The Carménère is Chile's signature red grape variety; long mistaken for Merlot, it was rediscovered only in 1994. Its flavour profile, unsurprisingly, is similar to Merlot, but somehow darker and artier with more soy, coffee and dark chocolate.
The Malbec is another Bordeaux grape that has found a home in South America, but is more associated with Argentina on the other side of the Andes.
A notes on the labels
I've long argued the the role of a wine label is to make a promise to the purchaser that the liquid in the bottle keeps. See here for more on this:
Of the wines bottles here, the Bio Bio Malbec has the more elegant and interesting label, IMHO, but don't let the Carménère label put you off; it's much more adept and sophisticated than the somewhat garish artwork on the bottle might lead you to believe.

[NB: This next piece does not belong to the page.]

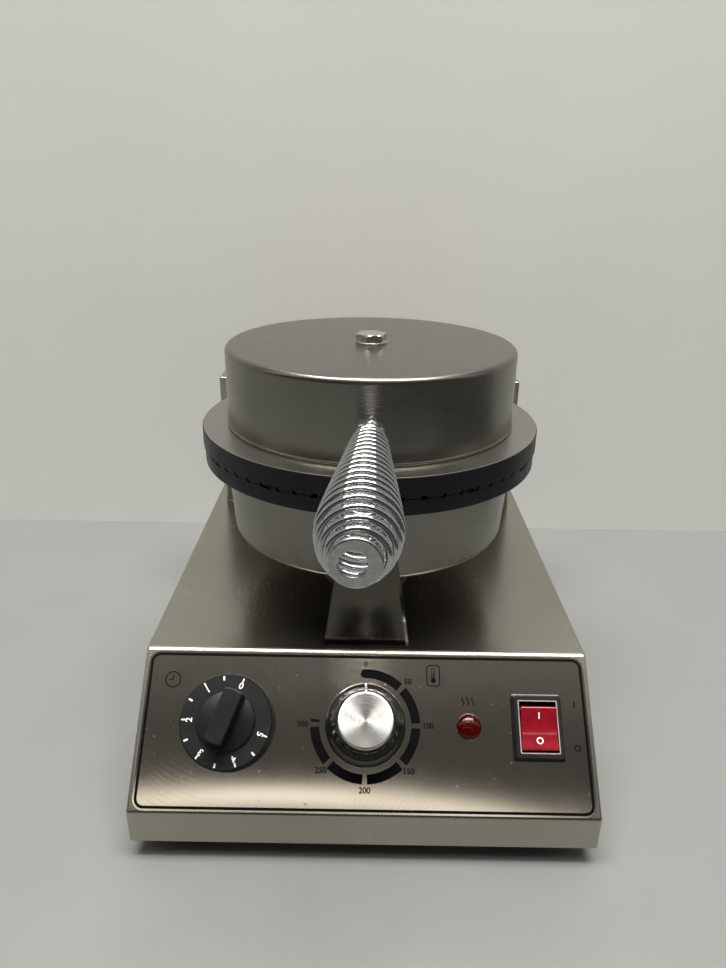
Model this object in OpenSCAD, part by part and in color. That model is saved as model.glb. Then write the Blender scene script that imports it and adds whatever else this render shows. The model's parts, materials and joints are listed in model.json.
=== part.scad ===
// Countertop waffle cone maker: a folded sheet base with a sloping control panel,
// a pair of round baking plates in spun shells, and a lid that hinges at the rear.
// +X is to the right of a user at the front, +Y runs to the rear, +Z is up.
// The origin is on the supporting surface, under the middle of the overall box.

/* [Base] */
// Width of the base
base_w = 240; // [236:1:250]
// Depth of the base from the front lip to the rear wall
base_len = 312; // [308:1:330]
// Height of the deck above the supporting surface
deck_z = 87; // [85:1:90]
// Height of the top of the front lip
lip_z = 29.8; // [29:0.1:31]
// How far the sloping panel runs back
panel_run = 59.8; // [58:0.1:62]
// Thickness of the sheet steel
sheet_t = 1.2; // [1:0.1:1.5]
// Height of the rubber feet, up to the bottom plate
foot_h = 10.8; // [10:0.1:12]
// Radius of the rubber feet
foot_r = 10; // [8:0.5:12]

/* [Baking plates] */
// Distance of the plates' centre from the front lip
pan_reach = 152; // [151:0.5:154]
// Radius of the baking plates
plate_r = 99.5; // [98:0.5:100]
// Height of the joint between the two plates
parting_z = 180.2; // [179:0.1:181]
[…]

Co-op Irresistible Carménère (£7)
From the Maipo Valley, it was awarded a Gold and Value medal at the Decanter awards, with the judges observing:
“A deliciously peppery style and a lot of wine for the price! There are attractive varietal aromas: roasted red pepper, soy, rich cassis, and a hint of mint. The palate is dense, with firm-ish tannins, yet rounded and showing a lovely freshness. Impressive”.
soy, iodine and red meat with pencil shavings and dark-berry fruits; juicy dark berries, cherries and peppery vanilla spice; fresh, full and supple with gentle rounded tannins. Well-made with good underpinnings.
Benefits from some aeration.
Good and Good Value.
Match with a plate of salami or a pizza.
Bio Bio Malbec (£8)
Won Silver at the Decanter wine awards, with judges commenting:
“Plum and blueberry with some ginger, cedar, and dried herbs. Good concentration of fruit, some floral freshness.”
dark, black fruits, violets, spice, pencil shavings and liquorice; fresh, supple and savoury. Plump and inky yet focused with fine, rounded tannins. Well-made, accomplished and harmonious.
Good and Good Value.
Match with roast lamb or rare steak; for a meat-free option, match with griddled courgette and aubergine drizzled with balsamic vinegar.